Quote exactly, and only, the lines from the one with "obj.parent = empty" down to the one with "record = json.load(file)", both included.

##############################

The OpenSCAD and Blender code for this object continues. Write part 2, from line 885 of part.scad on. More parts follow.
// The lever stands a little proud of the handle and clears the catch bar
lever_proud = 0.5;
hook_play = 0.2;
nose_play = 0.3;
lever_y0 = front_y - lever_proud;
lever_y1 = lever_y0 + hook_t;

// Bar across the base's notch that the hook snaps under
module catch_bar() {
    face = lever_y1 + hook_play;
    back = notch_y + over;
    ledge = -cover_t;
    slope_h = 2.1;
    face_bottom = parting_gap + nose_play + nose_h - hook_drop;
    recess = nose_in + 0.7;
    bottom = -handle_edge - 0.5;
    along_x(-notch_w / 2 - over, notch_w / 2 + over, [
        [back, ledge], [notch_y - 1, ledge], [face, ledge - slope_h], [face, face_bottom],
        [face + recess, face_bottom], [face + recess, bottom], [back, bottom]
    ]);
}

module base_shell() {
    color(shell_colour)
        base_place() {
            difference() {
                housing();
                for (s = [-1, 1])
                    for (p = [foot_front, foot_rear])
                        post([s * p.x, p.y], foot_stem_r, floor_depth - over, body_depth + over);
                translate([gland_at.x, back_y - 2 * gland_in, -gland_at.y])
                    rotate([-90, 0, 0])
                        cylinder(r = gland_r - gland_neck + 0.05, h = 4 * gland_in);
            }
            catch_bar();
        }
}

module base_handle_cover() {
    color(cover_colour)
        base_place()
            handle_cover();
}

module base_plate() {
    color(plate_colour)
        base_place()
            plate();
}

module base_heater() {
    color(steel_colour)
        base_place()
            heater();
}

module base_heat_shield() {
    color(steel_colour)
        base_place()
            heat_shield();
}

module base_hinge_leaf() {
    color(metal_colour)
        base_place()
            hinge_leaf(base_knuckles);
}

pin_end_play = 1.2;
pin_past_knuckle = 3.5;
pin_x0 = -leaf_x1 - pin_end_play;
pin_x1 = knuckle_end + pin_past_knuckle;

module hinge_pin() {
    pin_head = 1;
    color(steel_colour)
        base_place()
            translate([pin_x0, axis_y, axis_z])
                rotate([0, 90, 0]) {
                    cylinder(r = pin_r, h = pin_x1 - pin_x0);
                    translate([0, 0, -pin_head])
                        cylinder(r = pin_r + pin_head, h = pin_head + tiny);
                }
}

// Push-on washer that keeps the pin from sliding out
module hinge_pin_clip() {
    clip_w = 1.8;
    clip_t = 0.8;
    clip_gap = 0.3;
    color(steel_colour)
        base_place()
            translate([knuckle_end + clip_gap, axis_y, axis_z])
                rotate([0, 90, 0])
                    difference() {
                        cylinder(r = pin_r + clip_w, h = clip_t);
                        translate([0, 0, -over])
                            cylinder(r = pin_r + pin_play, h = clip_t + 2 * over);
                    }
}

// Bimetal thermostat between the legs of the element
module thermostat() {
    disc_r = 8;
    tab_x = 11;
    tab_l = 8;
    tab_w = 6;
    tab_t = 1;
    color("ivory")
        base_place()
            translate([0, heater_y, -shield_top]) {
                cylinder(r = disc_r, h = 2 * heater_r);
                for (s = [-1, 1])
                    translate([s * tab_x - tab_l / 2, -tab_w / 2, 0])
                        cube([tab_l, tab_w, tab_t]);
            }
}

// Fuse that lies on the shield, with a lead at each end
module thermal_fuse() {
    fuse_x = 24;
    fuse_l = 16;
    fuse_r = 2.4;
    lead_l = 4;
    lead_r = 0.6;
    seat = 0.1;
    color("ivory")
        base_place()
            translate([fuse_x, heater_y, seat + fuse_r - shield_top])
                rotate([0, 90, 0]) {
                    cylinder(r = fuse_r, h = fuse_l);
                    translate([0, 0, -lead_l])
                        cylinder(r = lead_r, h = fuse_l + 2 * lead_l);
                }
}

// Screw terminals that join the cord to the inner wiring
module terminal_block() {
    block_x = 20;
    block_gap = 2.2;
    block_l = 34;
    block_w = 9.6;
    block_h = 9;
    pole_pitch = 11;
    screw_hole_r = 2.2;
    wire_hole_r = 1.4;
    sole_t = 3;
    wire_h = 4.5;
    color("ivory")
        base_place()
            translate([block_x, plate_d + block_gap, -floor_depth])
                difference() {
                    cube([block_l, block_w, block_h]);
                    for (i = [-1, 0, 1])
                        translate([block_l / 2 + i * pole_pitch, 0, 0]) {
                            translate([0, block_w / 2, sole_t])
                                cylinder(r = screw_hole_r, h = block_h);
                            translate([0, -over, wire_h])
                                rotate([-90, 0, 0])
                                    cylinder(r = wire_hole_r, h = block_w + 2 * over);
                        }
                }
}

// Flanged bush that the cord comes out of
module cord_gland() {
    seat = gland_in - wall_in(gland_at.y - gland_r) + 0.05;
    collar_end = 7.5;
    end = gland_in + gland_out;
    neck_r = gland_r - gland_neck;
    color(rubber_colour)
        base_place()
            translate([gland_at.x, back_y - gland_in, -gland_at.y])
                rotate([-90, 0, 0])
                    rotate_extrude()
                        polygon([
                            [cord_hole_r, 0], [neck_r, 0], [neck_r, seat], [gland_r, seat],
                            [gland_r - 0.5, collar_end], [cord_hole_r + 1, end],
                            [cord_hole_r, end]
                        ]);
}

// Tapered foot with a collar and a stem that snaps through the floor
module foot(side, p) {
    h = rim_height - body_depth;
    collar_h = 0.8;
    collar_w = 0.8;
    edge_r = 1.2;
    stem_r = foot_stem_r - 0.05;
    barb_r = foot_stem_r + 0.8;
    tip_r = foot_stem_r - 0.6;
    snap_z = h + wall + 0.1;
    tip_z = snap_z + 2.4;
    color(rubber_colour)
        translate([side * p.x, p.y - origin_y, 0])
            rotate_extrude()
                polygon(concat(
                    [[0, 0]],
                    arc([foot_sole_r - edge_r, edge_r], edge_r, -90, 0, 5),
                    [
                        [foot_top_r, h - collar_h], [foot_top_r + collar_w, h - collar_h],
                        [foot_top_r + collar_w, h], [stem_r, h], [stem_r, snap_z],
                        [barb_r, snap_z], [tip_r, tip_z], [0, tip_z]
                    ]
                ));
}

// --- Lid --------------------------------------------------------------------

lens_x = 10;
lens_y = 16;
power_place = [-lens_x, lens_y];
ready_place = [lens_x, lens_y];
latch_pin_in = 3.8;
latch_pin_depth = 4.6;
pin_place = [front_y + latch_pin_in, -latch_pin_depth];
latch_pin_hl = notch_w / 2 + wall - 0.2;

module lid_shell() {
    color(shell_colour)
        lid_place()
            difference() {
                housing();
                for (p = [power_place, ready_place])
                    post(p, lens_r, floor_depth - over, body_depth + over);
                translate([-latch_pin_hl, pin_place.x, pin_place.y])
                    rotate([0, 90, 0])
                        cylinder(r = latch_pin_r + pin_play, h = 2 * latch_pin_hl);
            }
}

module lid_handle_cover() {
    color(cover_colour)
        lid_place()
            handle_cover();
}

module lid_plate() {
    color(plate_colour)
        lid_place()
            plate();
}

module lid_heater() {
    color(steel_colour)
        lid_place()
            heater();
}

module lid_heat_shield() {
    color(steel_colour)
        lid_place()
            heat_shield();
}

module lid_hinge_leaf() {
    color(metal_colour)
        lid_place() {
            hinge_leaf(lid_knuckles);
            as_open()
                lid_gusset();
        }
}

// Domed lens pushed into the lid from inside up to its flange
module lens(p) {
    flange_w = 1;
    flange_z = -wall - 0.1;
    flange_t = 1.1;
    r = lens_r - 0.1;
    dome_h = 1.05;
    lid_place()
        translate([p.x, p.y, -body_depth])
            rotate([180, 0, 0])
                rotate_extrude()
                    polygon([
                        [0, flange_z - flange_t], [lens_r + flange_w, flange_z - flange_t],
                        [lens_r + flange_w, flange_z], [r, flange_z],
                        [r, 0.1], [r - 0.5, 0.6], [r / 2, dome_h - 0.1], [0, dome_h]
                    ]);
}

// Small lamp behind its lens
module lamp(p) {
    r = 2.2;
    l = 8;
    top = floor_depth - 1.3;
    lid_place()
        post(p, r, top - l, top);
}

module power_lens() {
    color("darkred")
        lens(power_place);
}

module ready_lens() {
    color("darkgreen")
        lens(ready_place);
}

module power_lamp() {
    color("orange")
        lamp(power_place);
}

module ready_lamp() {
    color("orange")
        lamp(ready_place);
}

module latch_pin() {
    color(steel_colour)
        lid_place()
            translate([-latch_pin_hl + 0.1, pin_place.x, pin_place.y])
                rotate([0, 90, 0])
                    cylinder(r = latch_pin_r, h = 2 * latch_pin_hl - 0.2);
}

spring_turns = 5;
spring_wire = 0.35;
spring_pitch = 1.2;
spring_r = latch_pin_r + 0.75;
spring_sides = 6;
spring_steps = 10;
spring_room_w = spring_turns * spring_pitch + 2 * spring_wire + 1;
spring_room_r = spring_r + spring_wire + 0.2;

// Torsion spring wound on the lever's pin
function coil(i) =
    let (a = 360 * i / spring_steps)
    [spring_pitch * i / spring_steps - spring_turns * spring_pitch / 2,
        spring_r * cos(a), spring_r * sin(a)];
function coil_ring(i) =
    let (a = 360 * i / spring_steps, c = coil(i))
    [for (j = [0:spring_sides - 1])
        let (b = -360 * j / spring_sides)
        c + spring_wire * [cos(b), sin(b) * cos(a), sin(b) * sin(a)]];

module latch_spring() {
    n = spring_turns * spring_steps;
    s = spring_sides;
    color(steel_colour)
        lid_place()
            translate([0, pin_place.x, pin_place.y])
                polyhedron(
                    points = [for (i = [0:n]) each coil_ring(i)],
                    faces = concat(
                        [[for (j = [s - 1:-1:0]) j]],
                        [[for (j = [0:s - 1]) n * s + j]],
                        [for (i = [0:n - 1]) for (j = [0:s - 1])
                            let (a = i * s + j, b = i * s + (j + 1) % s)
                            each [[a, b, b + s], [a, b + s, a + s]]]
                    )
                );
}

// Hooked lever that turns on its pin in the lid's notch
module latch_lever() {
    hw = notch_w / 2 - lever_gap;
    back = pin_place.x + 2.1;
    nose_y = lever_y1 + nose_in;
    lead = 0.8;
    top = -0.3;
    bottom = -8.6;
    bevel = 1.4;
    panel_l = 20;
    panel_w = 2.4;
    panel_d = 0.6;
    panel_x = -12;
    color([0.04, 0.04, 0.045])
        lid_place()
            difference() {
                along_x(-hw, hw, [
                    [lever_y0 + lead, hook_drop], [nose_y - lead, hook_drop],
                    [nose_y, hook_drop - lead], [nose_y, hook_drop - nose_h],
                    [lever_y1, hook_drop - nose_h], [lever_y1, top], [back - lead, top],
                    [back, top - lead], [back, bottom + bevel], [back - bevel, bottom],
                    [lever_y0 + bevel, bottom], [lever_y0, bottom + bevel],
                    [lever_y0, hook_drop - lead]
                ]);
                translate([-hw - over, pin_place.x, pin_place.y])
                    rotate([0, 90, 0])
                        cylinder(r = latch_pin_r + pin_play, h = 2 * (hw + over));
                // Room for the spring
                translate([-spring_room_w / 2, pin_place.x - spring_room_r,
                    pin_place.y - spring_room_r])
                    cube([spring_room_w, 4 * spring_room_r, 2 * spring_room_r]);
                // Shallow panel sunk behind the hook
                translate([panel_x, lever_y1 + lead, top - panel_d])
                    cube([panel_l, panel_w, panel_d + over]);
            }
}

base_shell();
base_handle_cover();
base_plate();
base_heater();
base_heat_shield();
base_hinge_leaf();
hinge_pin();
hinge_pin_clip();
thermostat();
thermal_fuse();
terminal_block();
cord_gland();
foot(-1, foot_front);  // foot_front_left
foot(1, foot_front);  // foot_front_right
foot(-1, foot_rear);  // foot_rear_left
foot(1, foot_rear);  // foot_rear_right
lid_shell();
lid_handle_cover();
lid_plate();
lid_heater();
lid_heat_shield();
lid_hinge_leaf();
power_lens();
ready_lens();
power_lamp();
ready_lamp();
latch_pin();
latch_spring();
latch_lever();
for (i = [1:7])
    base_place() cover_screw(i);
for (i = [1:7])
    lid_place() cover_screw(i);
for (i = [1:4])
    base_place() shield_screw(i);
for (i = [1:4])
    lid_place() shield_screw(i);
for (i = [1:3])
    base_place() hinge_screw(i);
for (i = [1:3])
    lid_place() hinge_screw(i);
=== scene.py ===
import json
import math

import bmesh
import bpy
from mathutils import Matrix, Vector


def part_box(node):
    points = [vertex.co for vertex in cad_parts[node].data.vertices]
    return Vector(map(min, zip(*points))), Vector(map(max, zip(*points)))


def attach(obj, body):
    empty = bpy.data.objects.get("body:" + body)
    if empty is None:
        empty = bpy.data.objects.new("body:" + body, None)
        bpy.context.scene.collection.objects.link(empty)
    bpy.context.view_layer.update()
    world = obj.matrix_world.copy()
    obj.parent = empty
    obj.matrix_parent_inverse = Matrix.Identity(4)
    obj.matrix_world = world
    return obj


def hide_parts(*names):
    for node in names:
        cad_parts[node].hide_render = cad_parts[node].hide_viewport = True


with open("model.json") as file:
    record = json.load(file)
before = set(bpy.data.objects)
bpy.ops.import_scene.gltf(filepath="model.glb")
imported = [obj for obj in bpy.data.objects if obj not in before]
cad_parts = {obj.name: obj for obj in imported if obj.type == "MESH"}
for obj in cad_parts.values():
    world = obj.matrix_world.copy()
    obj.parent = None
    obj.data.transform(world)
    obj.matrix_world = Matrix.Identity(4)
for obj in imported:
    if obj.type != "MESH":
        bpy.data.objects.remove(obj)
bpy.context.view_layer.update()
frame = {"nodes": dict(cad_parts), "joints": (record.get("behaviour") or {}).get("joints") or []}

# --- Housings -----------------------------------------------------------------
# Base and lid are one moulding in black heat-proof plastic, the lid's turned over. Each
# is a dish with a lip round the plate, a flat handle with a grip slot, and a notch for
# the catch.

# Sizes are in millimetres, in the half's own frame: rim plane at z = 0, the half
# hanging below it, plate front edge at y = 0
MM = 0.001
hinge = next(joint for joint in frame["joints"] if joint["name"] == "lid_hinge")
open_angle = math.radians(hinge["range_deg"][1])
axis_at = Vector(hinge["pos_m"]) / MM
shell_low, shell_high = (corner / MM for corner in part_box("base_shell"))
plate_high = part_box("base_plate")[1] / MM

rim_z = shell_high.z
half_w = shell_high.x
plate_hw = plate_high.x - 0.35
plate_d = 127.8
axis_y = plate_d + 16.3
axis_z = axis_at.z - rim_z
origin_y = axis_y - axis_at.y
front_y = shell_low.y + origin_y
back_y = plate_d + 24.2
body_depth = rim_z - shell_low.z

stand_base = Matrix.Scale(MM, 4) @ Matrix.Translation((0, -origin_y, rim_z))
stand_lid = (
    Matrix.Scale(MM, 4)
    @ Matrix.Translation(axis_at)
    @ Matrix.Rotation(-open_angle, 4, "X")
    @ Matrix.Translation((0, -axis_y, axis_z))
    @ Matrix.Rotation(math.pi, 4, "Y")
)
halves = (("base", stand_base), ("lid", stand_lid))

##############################

**Finished exercise:**
    obj.parent = empty
    obj.matrix_parent_inverse = Matrix.Identity(4)
    obj.matrix_world = world
    return obj


def hide_parts(*names):
    for node in names:
        cad_parts[node].hide_render = cad_parts[node].hide_viewport = True


with open("model.json") as file:
    record = json.load(file)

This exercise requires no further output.